** EXTRACTED ENTRIES **

===============

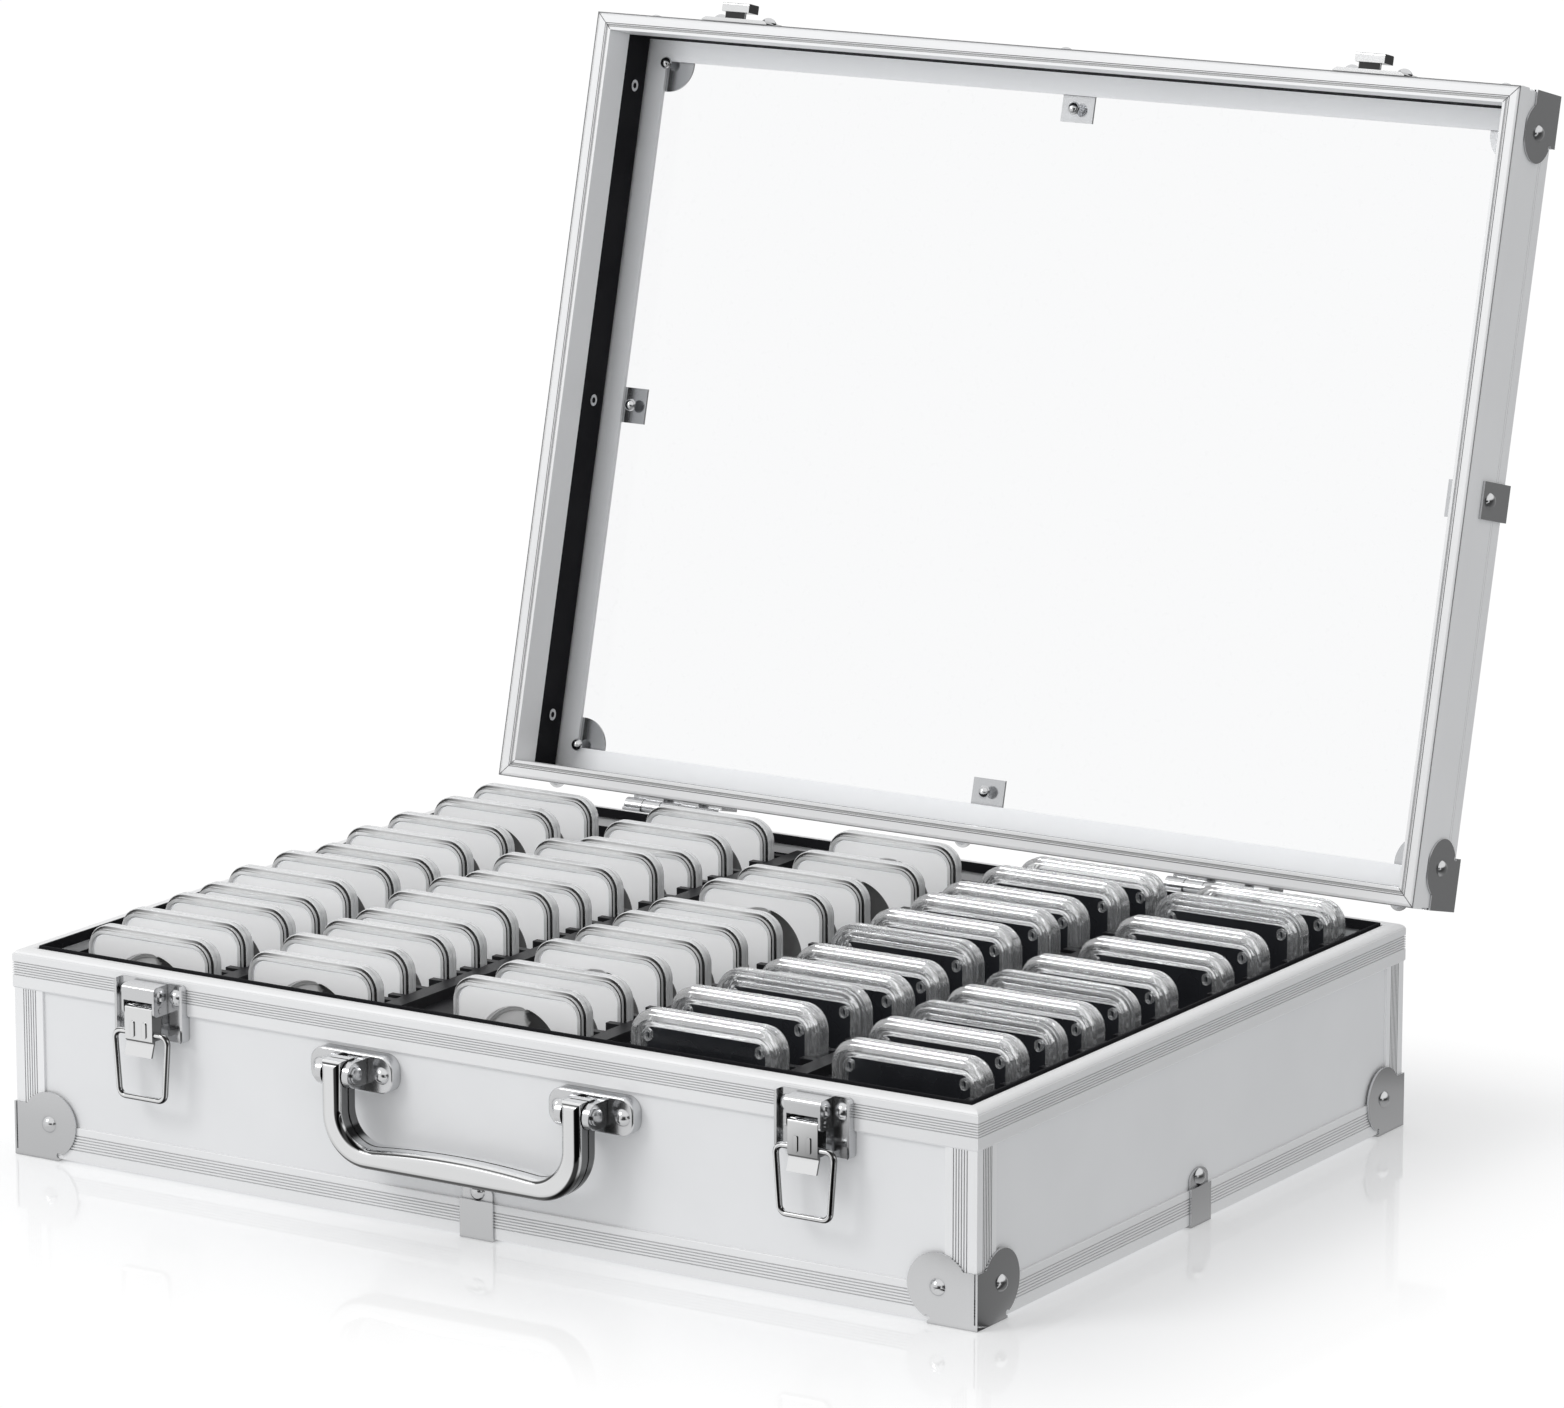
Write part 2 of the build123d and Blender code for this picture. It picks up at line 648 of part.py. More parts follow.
def handle_outline():
    """The folding handle seen from the front, pin line at the top."""
    half = HANDLE_X + HANDLE_LEG_W / 2
    inner = HANDLE_X - HANDLE_LEG_W / 2
    top = HANDLE_PIN_Z + HANDLE_LEG_W / 2 + 1.2
    outer = Pos(0, (top + HANDLE_LOW_Z) / 2) * Rectangle(2 * half, top - HANDLE_LOW_Z)
    outer = fillet(outer.vertices().group_by(Axis.Y)[0], HANDLE_BEND_R)
    grip = HANDLE_LOW_Z + HANDLE_GRIP_T
    arc = ThreePointArc((-inner, grip), (0, grip + HANDLE_GRIP_RISE), (inner, grip))
    over = top + 5
    sides = Polyline((inner, grip), (inner, over), (-inner, over), (-inner, grip))
    gap = make_face(arc + sides)
    gap = fillet(gap.vertices().group_by(Axis.Y)[0], HANDLE_BEND_R - HANDLE_LEG_W + 2)
    return outer - gap


def seam_outline(outline):
    """The handle's outline shrunk by the depth of the seam round its edge."""
    return offset(outline, -HANDLE_SEAM_DEPTH, kind=Kind.INTERSECTION)


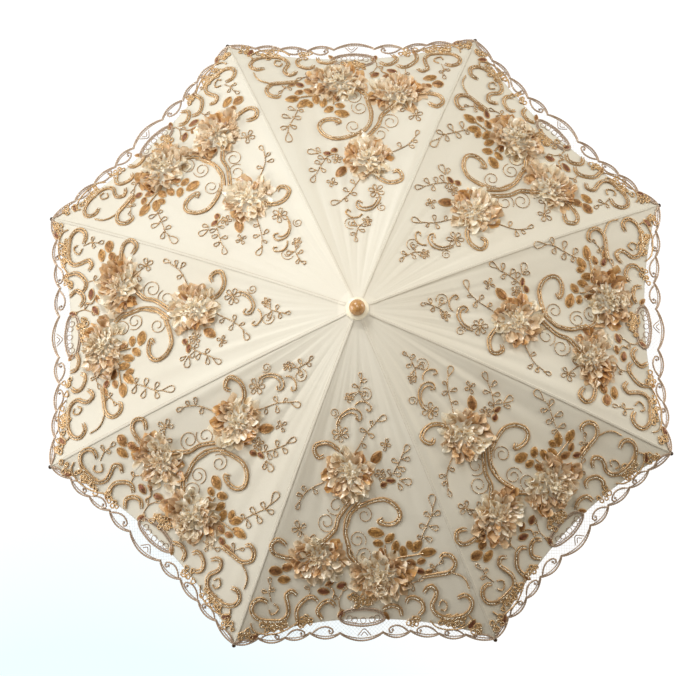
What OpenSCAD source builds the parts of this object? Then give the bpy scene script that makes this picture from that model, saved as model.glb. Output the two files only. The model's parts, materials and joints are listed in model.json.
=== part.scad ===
// Lace parasol, drawn open. Millimetres, +Z up the shaft, origin at the middle of the hand grip.
// Eight ribs hang from a slotted crown and are spread by eight stretchers, which stand on one runner.

/* [Canopy] */
// Radius of the circle through the rib tips when open
tip_r = 420; // [390:5:440]
// Height of the crown hinges above the rib tips when open
dome_h = 138; // [125:1:150]
// Rise of each curved rib above its own chord
rib_bow = 16; // [12:1:20]
// Sag of the cloth between two ribs, half way down the gore
panel_sag = 3; // [0:0.5:6]
// Thickness of the cloth with its lace
cloth_t = 0.8; // [0.6:0.1:1.2]

/* [Ribs and stretchers] */
// Width of the U channel that a rib is rolled from
rib_w = 3; // [2.6:0.1:3.2]
// Depth of the U channel
rib_h = 2.6; // [2.2:0.1:2.8]
// Distance along the rib from the crown hinge to the stretcher's pivot
pivot_s = 185; // [175:1:195]
// Diameter of a stretcher's rod
stretcher_d = 2.2; // [1.8:0.1:2.4]

/* [Shaft and handle] */
// Height of the crown hinges above the middle of the grip
crown_z = 530; // [525:1:540]
// Outer radius of the steel shaft
shaft_r = 5; // [5:0.1:5.2]
// Wall of the shaft tube
shaft_wall = 0.8; // [0.6:0.1:1]
// Radius of the straight wooden grip
grip_r = 12; // [10.5:0.5:13]
// Length of the straight wooden grip
grip_l = 70; // [60:2:80]
// Radius of the finial ball
ball_r = 9.9; // [9:0.1:11]
// Radius of the ivory collar under the ball
collar_r = 14; // [12.5:0.5:15]

/* [Hidden] */

$fn = 96;
ribs = 8;
half_gore = 180 / ribs;
fit = 0.06;
glued = 0.02;
eps = 0.01;

// Hinge wires run in an eight-sided ring through the eyes of the ribs or of the stretchers.
hinge_r = 8.5;
wire_r = 0.6;
wire_bore_r = wire_r + 0.05;
eye_r = 1.7;
eye_t = 1.6;
slot_w = 2.2;
slot_root_r = 6.3;
hub_r = 10.5;
arm_l = 6.5;

// A rib is an arc in its own upright plane, from the crown hinge to the tip. Points there are [radius, height].
hinge = [hinge_r, crown_z];
tip = [tip_r, crown_z - dome_h];
chord = norm(tip - hinge);
chord_drop = atan2(dome_h, tip_r - hinge_r);
arc_r = chord * chord / (8 * rib_bow) + rib_bow / 2;
arc_half = asin(chord / 2 / arc_r);
arc_mid = 90 - chord_drop;
arc_centre = (hinge + tip) / 2 - (arc_r - rib_bow) * [cos(arc_mid), sin(arc_mid)];
root_a = arc_mid + arc_half;
tip_a = arc_mid - arc_half;
arc_fn = 1440;
function arc_point(a, off = 0) = arc_centre + (arc_r + off) * [cos(a), sin(a)];
function along(s) = s / arc_r * 180 / PI;

// The stretcher's pivot hangs below the rib. The runner's hinge is its mirror image of the crown hinge.
pivot_drop = 5;
pivot_a = root_a - along(pivot_s);
pivot = arc_point(pivot_a, -pivot_drop);
link_l = norm(pivot - hinge);
runner_z = 2 * pivot[1] - crown_z;
open_a = acos((crown_z - pivot[1]) / link_l);
fold_a = 70;
closed_a = open_a - fold_a;
closed_runner_z = crown_z - 2 * link_l * cos(closed_a);
pin_r = 0.8;

// Joiner bracket
ear_t = 0.8;
joiner_l = 8;
joiner_web = 0.4;

// Runner
sleeve_r = 7;
sleeve_top = runner_z - 8;
sleeve_bottom = runner_z - 44;
ring_h = 4;
ring_r = 9;
window_bottom = 34;
window_top = 16;
window_w = 3;

// Catches: a nose that stands out of the shaft on an arm inside it
nose_r = 8.4;
catch_l = 30;
catch_x = 1.2;
catch_t = 1.8;
catch_slot_w = 2.4;
catch_slot_l = 19.8;
catch_slot_over = 0.8;
upper_flat_z = sleeve_bottom - 0.3;
lower_flat_z = closed_runner_z - window_bottom + 0.4;

// Crown, collar and finial heights
notch_low = 4;
notch_flange = 2;
notch_top = 3.4;
rosette_z = crown_z + 3.6;
rosette_t = 0.8;
rosette_r = 16;
collar_h = 3;
collar_z = rosette_z + rosette_t;
ball_cut_z = collar_z + collar_h;
ball_z = ball_cut_z + 4.1;
shaft_top = ball_z + 3.5;
shaft_bottom = 8;

// Handle
grip_top = grip_l / 2;
handle_top = grip_top + 33;
dome_l = 9;
neck_r = 7.6;
ferrule_h = 9;
ferrule_t = 0.8;
button_r = 4;

// Cloth
canopy_lift = 2.6;
canopy_r0 = 15;
canopy_gap = 0.4;
canopy_rows = 12;
canopy_cols = 4;
tip_cap_r = 2.4;
tip_cap_l = 4;

module at_rib(k) {
    rotate([0, 0, half_gore + (k - 1) * 2 * half_gore]) children();
}

module around() {
    for (k = [1:ribs]) at_rib(k) children();
}

// A bar across the rib plane at a [radius, height] point
module cross(at, r, l) {
    translate([at[0], 0, at[1]]) rotate([90, 0, 0]) cylinder(r = r, h = l, center = true);
}

// The arc's own frame at one angle: X runs out along the rib, Z points away from the cloth's inside
module on_arc(a, off = 0) {
    p = arc_point(a, off);
    translate([p[0], 0, p[1]]) rotate([0, 90 - a, 0]) children();
}

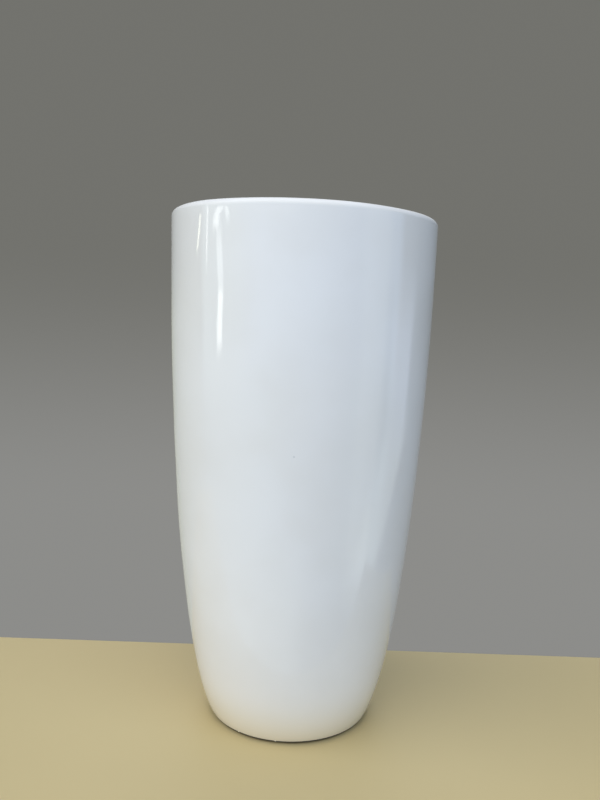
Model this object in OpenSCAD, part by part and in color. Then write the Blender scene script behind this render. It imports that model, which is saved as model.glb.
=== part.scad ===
// Tall round floor planter.
// A thin moulded shell with a rolled rim and a ring foot stands on four pads,
// and a rubber bung closes the drain hole in the middle of its floor.
// The origin is the centre of the ground under the pads, and +Z is up.

/* [Shell] */
// Height of the shell, from its foot to the top of its rim
shell_h = 700; // [450:1:1000]
// Diameter of the wall at the top of the rim, before its edge is rounded
rim_d = 366; // [330:1:420]
// Diameter of the foot, before its edge is rounded
foot_d = 226; // [210:1:260]
// How far the wall's curve reaches outwards as it leaves the foot
foot_flare = 28; // [15:1:40]
// How far the wall's curve climbs as it leaves the foot
foot_climb = 40; // [25:1:90]
// How far down the wall runs nearly straight from the rim
rim_straight = 440; // [200:1:450]
// How far that straight stretch leans inwards
rim_lean = 4; // [0:0.5:12]
// Thickness of the moulded wall
wall_t = 4.5; // [3:0.1:6]

/* [Rim] */
// Width of the rim, from its outside to the mouth
rim_w = 24; // [20:0.5:40]
// Depth of the turned-down lip, from the top of the rim
lip_h = 25; // [15:0.5:40]
// Radius of the rim's outer edge
rim_edge_r = 8; // [6.5:0.1:10]
// Radius of the rim's inner edge, round the mouth
mouth_edge_r = 6.5; // [6.5:0.1:8]
// Radius of the trimmed end of the lip
lip_end_r = 1.2; // [0.3:0.1:1.4]

/* [Foot and floor] */
// Width of the ring that the shell stands on
foot_w = 28; // [26:1:36]
// Radius of the edges on both sides of that ring
foot_edge_r = 3; // [1:0.5:4]
// Height of the hollow inside the ring, under the floor
recess_h = 10; // [10:0.5:20]
// Radius of the corner at the top of that hollow
recess_r = 4; // [1:0.5:5]
// Thickness of the floor
floor_t = 5; // [4:0.5:8]
// Radius between the floor and the inside of the wall
bowl_r = 25; // [10:1:35]
// Diameter of the dish in the middle of the floor
dish_d = 120; // [90:1:126]
// How far the dish falls towards the drain
dish_fall = 3; // [1:0.5:4]

/* [Drain] */
// Diameter of the drain hole
drain_d = 25; // [15:0.5:30]
// Diameter of the flat seat round the drain hole
seat_d = 54; // [48:1:70]
// Diameter of the bung's head
head_d = 40; // [36:1:46]
// Thickness of the bung's head
head_t = 4; // [3:0.5:6]
// Radius of the edge of the bung's head
head_edge_r = 1.5; // [0.5:0.1:1.5]
// Height of the bevel round the stem's tip, which helps it into the hole
stem_bevel = 1.5; // [0.5:0.1:2]
// How far the bung's stem reaches below the floor
stem_below = 4; // [2:0.5:5]
// How much narrower the stem is at its tip, across its diameter
stem_taper = 3; // [1:0.5:5]
// Space between the stem and the drain hole, all round
stem_gap = 0.1; // [0.05:0.05:0.5]
// Diameter of the bung's pull ring, over its outside
ring_d = 24; // [18:0.5:26]
// Thickness of the pull ring
ring_t = 4; // [3:0.5:5]
// How deep the pull ring's foot is sunk in the head
ring_sunk = 2; // [1.5:0.1:2.5]

/* [Pads] */
// Diameter of each pad under the foot
pad_d = 18; // [12:0.5:20]
// Thickness of each pad
pad_h = 2.5; // [1.5:0.1:5]
// Radius of each pad's lower edge
pad_edge_r = 0.8; // [0.3:0.1:1.2]

/* [Hidden] */
$fa = 2;
$fs = 0.5;

wall_steps = 36; // straight pieces along the wall's curve
arc_steps = 8; // straight pieces round an edge or a corner
cut = 1; // how far a cutting shape runs past the face that it cuts

foot_z = pad_h; // the ring that rests on the pads
rim_z = foot_z + shell_h; // the top of the rim
ceiling_z = foot_z + recess_h; // the underside of the floor, outside the dish
floor_z = ceiling_z + floor_t; // the floor, outside the dish
seat_z = floor_z - dish_fall; // the floor round the drain hole
foot_in_r = foot_d / 2 - foot_w; // the inside of the ring
mouth_r = rim_d / 2 - rim_w; // the opening between the lips
lip_z = rim_z - lip_h; // the lower end of the lip
pad_place_r = foot_d / 2 - foot_w / 2; // the pads' distance from the middle

// The outside of the wall is one cubic curve, given by its two ends and their two handles.
wall_curve = [
    [foot_d / 2, foot_z],
    [foot_d / 2 + foot_flare, foot_z + foot_climb],
    [rim_d / 2 - rim_lean, rim_z - rim_straight],
    [rim_d / 2, rim_z]
];

// A point on the outside of the wall, with t from 0 at the foot to 1 at the rim
function wall_outside(t) =
    pow(1 - t, 3) * wall_curve[0]
    + 3 * pow(1 - t, 2) * t * wall_curve[1]
    + 3 * (1 - t) * t * t * wall_curve[2]
    + pow(t, 3) * wall_curve[3];

// The direction in which the outside of the wall faces, as an angle above the horizontal
function wall_facing(t) =
    let (along =
        pow(1 - t, 2) * (wall_curve[1] - wall_curve[0])
        + 2 * (1 - t) * t * (wall_curve[2] - wall_curve[1])
        + t * t * (wall_curve[3] - wall_curve[2]))
    atan2(-along[0], along[1]);

// A point at a depth under the outside of the wall
function wall_under(t, depth) =
    wall_outside(t) - depth * [cos(wall_facing(t)), sin(wall_facing(t))];

// Where along the wall the curve at that depth comes up to height z, found by halving
function wall_reach(z, depth, low = 0, high = 1, halvings = 30) =
    let (middle = (low + high) / 2)
    halvings == 0 ? middle
    : wall_under(middle, depth)[1] < z
        ? wall_reach(z, depth, middle, high, halvings - 1)
        : wall_reach(z, depth, low, middle, halvings - 1);

// Points round a corner
function arc(centre, r, from, to) = [
    for (i = [0 : arc_steps])
        let (a = from + (to - from) * i / arc_steps)
        centre + r * [cos(a), sin(a)]
];

// One face of the wall, at a depth: it leaves the level low in a rounded corner,
// follows the curve, and ends in a rounded corner under the level high.
function wall_face(depth, low, low_r, high, high_r) =
    let (
        start = wall_reach(low + low_r, depth + low_r),
        end = wall_reach(high - high_r, depth + high_r)
    )
    concat(
        arc(wall_under(start, depth + low_r), low_r, -90, wall_facing(start)),
        [
            for (i = [1 : wall_steps - 1])
                wall_under(start + (end - start) * i / wall_steps, depth)
        ],
        arc(wall_under(end, depth + high_r), high_r, wall_facing(end), 90)
    );

// Half of the shell's outline, filled, as if it were a solid plug
module shell_outline() {
    polygon(concat(
        [[0, foot_z]],
        wall_face(0, foot_z, foot_edge_r, rim_z, rim_edge_r),
        [[0, rim_z]]
    ));
}

// Half of the space inside: the dished floor, the wall, the groove behind the lip, and the mouth
module planting_space() {
    groove_r = mouth_edge_r - wall_t;
    polygon(concat(
        [[0, seat_z], [seat_d / 2, seat_z], [dish_d / 2, floor_z]],
        wall_face(wall_t, floor_z, bowl_r, rim_z - wall_t, rim_edge_r - wall_t),
        arc([mouth_r + wall_t + groove_r, rim_z - wall_t - groove_r], groove_r, 90, 180),
        arc([mouth_r + wall_t - lip_end_r, lip_z + lip_end_r], lip_end_r, 0, -90),
        arc([mouth_r + lip_end_r, lip_z + lip_end_r], lip_end_r, -90, -180),
        arc([mouth_r + mouth_edge_r, rim_z - mouth_edge_r], mouth_edge_r, 180, 90),
        [[mouth_r + mouth_edge_r, rim_z + cut], [0, rim_z + cut]]
    ));
}

// Half of the hollow under the floor, inside the ring foot
module foot_recess() {
    polygon(concat(
        [[0, foot_z - cut], [foot_in_r + foot_edge_r, foot_z - cut]],
        arc([foot_in_r + foot_edge_r, foot_z + foot_edge_r], foot_edge_r, 270, 180),
        arc([foot_in_r - recess_r, ceiling_z - recess_r], recess_r, 0, 90),
        [[dish_d / 2, ceiling_z], [seat_d / 2, ceiling_z - dish_fall], [0, ceiling_z - dish_fall]]
    ));
}

module pot_shell() {
    color([0.93, 0.94, 0.94])
    difference() {
        rotate_extrude() difference() {
            shell_outline();
            planting_space();
            foot_recess();
        }
        translate([0, 0, foot_z]) cylinder(d = drain_d, h = floor_z - foot_z + cut);
    }
}

// A tapered stem under a round head, which lies on the seat round the drain hole
module bung_body() {
    stem_r = drain_d / 2 - stem_gap;
    tip_r = stem_r - stem_taper / 2;
    tip_z = seat_z - floor_t - stem_below;
    head_r = head_d / 2;
    head_z = seat_z + head_t;
    rotate_extrude() polygon(concat(
        [[0, tip_z], [tip_r - stem_bevel, tip_z], [tip_r, tip_z + stem_bevel]],
        [[stem_r, seat_z], [head_r, seat_z]],
        arc([head_r - head_edge_r, head_z - head_edge_r], head_edge_r, 0, 90),
        [[0, head_z]]
    ));
}

// The ring that the bung is pulled out by, standing on its head
module pull_ring() {
    translate([0, 0, seat_z + head_t + ring_d / 2 - ring_sunk])
    rotate([90, 0, 0])
    rotate_extrude() translate([(ring_d - ring_t) / 2, 0]) circle(d = ring_t);
}

module drain_bung() {
    color([0.16, 0.16, 0.17]) {
        bung_body();
        pull_ring();
    }
}

// A round pad with a softened lower edge, stuck under the ring foot on one side
module foot_pad(side) {
    color([0.12, 0.12, 0.12])
    rotate([0, 0, side])
    translate([pad_place_r, 0, 0])
    rotate_extrude() polygon(concat(
        [[0, 0]],
        arc([pad_d / 2 - pad_edge_r, pad_edge_r], pad_edge_r, -90, 0),
        [[pad_d / 2, pad_h], [0, pad_h]]
    ));
}

pot_shell();
drain_bung();
foot_pad(-90);  // foot_pad_front
foot_pad(0);  // foot_pad_right
foot_pad(90);  // foot_pad_back
foot_pad(180);  // foot_pad_left
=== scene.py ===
"""Looks of a tall round floor planter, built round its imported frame.

The planter is one white moulding of glass-fibre laminate: a tapered wall with a rolled rim and a
turned-down lip, a dished floor with a drain hole, and a ring foot. Its outside is lacquered and glossy,
its inside is flow-coated laminate. A rubber bung closes the drain hole, and four rubber pads carry the
foot.

Lengths are in metres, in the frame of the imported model: +Z is up, and the camera looks along +Y.
"""

from __future__ import annotations

import functools
import logging
import math
from dataclasses import dataclass
from enum import Enum
from typing import Any, Iterable, Sequence

import bpy
import numpy as np
from mathutils import Matrix, Vector

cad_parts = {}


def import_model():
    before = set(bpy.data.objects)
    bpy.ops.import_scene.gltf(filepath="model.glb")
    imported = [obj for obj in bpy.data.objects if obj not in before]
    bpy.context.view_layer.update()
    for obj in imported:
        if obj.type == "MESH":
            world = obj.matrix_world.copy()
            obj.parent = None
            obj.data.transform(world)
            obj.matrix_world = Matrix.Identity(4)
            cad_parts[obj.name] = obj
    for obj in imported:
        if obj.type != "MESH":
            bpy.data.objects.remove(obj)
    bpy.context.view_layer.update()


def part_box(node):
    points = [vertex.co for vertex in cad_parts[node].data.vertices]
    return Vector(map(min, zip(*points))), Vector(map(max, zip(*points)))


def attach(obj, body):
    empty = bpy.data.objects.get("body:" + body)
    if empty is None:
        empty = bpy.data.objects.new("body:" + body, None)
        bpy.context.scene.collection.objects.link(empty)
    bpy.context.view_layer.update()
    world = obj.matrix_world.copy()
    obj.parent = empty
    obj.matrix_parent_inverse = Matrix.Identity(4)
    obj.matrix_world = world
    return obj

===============

** WHAT THE EXERCISE ASKS **
Exactly the lines from the line with "on one side" to the line with "before = set(bpy.data.objects)", both included, are to be extracted, and no others.

** ANSWER TO THIS PROBLEM **
// A round pad with a softened lower edge, stuck under the ring foot on one side
module foot_pad(side) {
    color([0.12, 0.12, 0.12])
    rotate([0, 0, side])
    translate([pad_place_r, 0, 0])
    rotate_extrude() polygon(concat(
        [[0, 0]],
        arc([pad_d / 2 - pad_edge_r, pad_edge_r], pad_edge_r, -90, 0),
        [[pad_d / 2, pad_h], [0, pad_h]]
    ));
}

pot_shell();
drain_bung();
foot_pad(-90);  // foot_pad_front
foot_pad(0);  // foot_pad_right
foot_pad(90);  // foot_pad_back
foot_pad(180);  // foot_pad_left
=== scene.py ===
"""Looks of a tall round floor planter, built round its imported frame.

The planter is one white moulding of glass-fibre laminate: a tapered wall with a rolled rim and a
turned-down lip, a dished floor with a drain hole, and a ring foot. Its outside is lacquered and glossy,
its inside is flow-coated laminate. A rubber bung closes the drain hole, and four rubber pads carry the
foot.

Lengths are in metres, in the frame of the imported model: +Z is up, and the camera looks along +Y.
"""

from __future__ import annotations

import functools
import logging
import math
from dataclasses import dataclass
from enum import Enum
from typing import Any, Iterable, Sequence

import bpy
import numpy as np
from mathutils import Matrix, Vector

cad_parts = {}


def import_model():
    before = set(bpy.data.objects)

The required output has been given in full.